Tag Archives: reviews

Grocers and librarians: united once again.

In all the excitement I forgot to link a couple of reviews that I really appreciate. Both have a perspective on the work part of being a cheese worker, one written by a grocery worker (and author), the other by a librarian (and author). Check ’em out.

This from Barth Anderson at Fair Food Fight, a great web resource. “Having been a grocery guy myself, I love what Edgar is doing in CHEESEMONGER. It’s obviously a book born from a desire to have longer conversations with his customers than social appropriateness will allow.”

This from Sara Ryan, from her blog I didn’t expect to find passages that would resonate especially strongly for folks who work in public libraries, but guess what? They’re there… (Cheesemonger is about cheese. And community. And politics. But don’t worry — it’s also really funny.

Thanks folks!

Humbled by the good reviews…

Linkity round up:

Going away for a week (three book events, the rest vacation) was awesome. Coming home was made nicer by finding some great reviews had been printed/posted in my absence. I hope you don’t mind the self-indulgence, but I will lose the links if I don’t post them here:

Booklist (Starred review) (not online so you get the whole thing) Gordon (Zola) Edgar recounts his life in cheese, which began when he took a job at the cheese counter of the famed Rainbow Grocery Cooperative in San Francisco, knowing little beyond the Monterey Jack he grew up eating. His punk-rock aesthetic and political activism meshed beautifully with the worker-run natural foods store, but it wasn’t until a revelatory encounter with an Antique Gruyère that a true passion was kindled. He claims that this is a memoir, not a guidebook, but you couldn’t really ask for a more personable guide and introduction to the world of cheese, especially for those turned off by the lah-de-dahing often associated with it. He has a tendency to talk in circles, wandering from topic to topic and back around again, but it’s almost always enlightening and entertaining. He’ll get into aging cheese, then mirror it with his own maturation, or slice into the political aspects of making cheese (of which there are many), then segue into his own unique role in the community, or counterbalance techie talk of rennet and growth hormones with personal anecdotes of persnickety customers and earthy cheese makers. What really sets him apart, though, is his absolute disdain for pretension. He recognizes that a cheese obsession is inevitably foodie-ish, but that doesn’t mean it has to be tied up in snobbery and fetishization of trendy buzzwords (his picking apart of artisanal and terroir are especially delicious). Each chapter ends with a couple of cheese recommendations for us poor souls not lucky enough to have a Gordon Zola in our own neighborhoods. –Ian Chipman

San Francisco Chronicle
“If there’s a dose of Bourdain here, Edgar more substantively questions the often too-high prices of cheese; details the work of local cheesemakers; and deftly telegraphs how punk aethetics perfectly mesh with a foodstuff that’s seen as the ultimate yuppie indulgence.”

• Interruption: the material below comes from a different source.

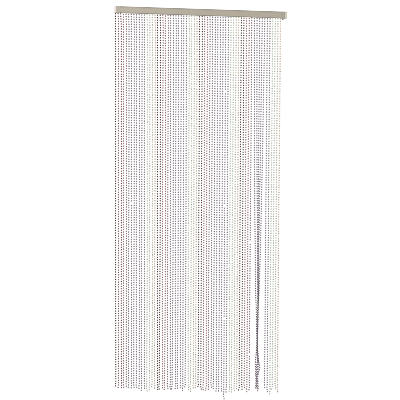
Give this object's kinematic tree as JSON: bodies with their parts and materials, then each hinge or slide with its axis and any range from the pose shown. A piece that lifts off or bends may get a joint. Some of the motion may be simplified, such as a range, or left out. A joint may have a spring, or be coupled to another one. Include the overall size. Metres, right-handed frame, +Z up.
{
  "type": "plastic bead door curtain with rail",
  "caption": "Bead string curtain for a doorway: plumb strands of small moulded plastic beads hang in coloured bands from a slotted rail with moulded end caps.",
  "frame": {"origin": "middle of the rail's flat back face, where the rail is fastened to a door frame or wall", "axes": "+Z up along the plumb strands, +X to the right of someone who faces the curtain, -Y out of its front and +Y into the wall behind the rail"},
  "size_m": [0.9006, 0.0246, 2.0649],
  "materials": {
    "rail": "champagne anodised aluminium channel, satin",
    "end_caps": "pale milky moulded plastic, slightly see-through",
    "wine_beads": "dark wine-brown moulded plastic beads on clear thread",
    "rose_beads": "dusky rose moulded plastic beads on clear thread",
    "lilac_beads": "smoky lilac moulded plastic beads on clear thread",
    "green_beads": "pale sage green moulded plastic beads on clear thread",
    "amber_beads": "pale straw and peach moulded plastic beads on clear thread",
    "thread": "clear nylon thread, glossy"
  },
  "bodies": {
    "root": {"rail": "rail", "end_cap_left": "end_caps", "end_cap_right": "end_caps", "wine_strands_1": "wine_beads", "rose_strands_1": "rose_beads", "lilac_strands_1": "lilac_beads", "green_strands_1": "green_beads", "amber_strands_1": "amber_beads", "wine_strands_2": "wine_beads", "rose_strands_2": "rose_beads", "lilac_strands_2": "lilac_beads", "green_strands_2": "green_beads", "amber_strands_2": "amber_beads", "wine_strands_3": "wine_beads", "rose_strands_3": "rose_beads", "lilac_strands_3": "lilac_beads", "green_strands_3": "green_beads", "amber_strands_3": "amber_beads", "wine_strands_4": "wine_beads", "rose_strands_4": "rose_beads", "tangled_strands": "lilac_beads", "lilac_strands_4": "lilac_beads", "green_strands_4": "green_beads", "amber_strands_4": "amber_beads", "wine_strands_5": "wine_beads"}
  },
  "joints": []
}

San Francisco Bay Guardian
“Cheesemonger still makes for great food porn. Edgar breaks down how cheeses are made, gives helpful information on basic categories, explains what makes a rind and why the hell cheese is aged in caves, and perhaps most importantly, what to look out for when you do decide to splurge on a wedge”

4466902017_c7483ffd11_o

ForeWard
”Come in the Worker’s Only entrance of the Rainbow Grocery Cooperative in San Francisco, and meet cheesemonger Gordon Edgar, ex-punk rocker, (slightly) subdued social activist, cheese doler, and storyteller. With briny, down-to-earth candor, Edgar takes us behind the counter, into the storeroom, the factory, the convention centers, and the farms, clarifying misconceptions, breaking down illusions, poking at the ridiculous, and sharing his great passion for good cheese. Like any punk refusing to be labeled, this often hilarious and always tasty book is part cheese guide, part memoir, and part social critique, delivering all with a lip-smacking bite that makes it hard to put down.”

Radio Interview on “Edible Communities”
“…the real attraction to this book is that Edgar takes no prisoners in his search for the truth in cheese and we all eat better for it.”

Publishers Weekly
“Armed with a healthy disdain for pretentiousness and a liberal attitude rooted in punk rock and activism, Edgar provides engaging, illuminating essays on the intricacies of cheese and its production” (I also irritated them with my asides and repetition, oh well…)

4466903297_89082b3f98

Just call me Babs

I have to get back to the Food Show, but hey, I got an awesome review from Jeanne Carpenter on “Cheese Underground” blog.

Not only does she call me the Barbara Mandrell of the cheese counter, but who could ask for better praise than this:

I bought and sped read his book last week as a writing assignment for a magazine and have to admit I was not looking forward to it, as I’ve really started dreading reading cheese books. Most of the cheese guides hitting the book stores these days are full of pretentious verbiage written by people who assume that by reputation alone, they are THE authority on cheese.

Not Gordon.

I’m totally gonna start putting peanuts in my Coke.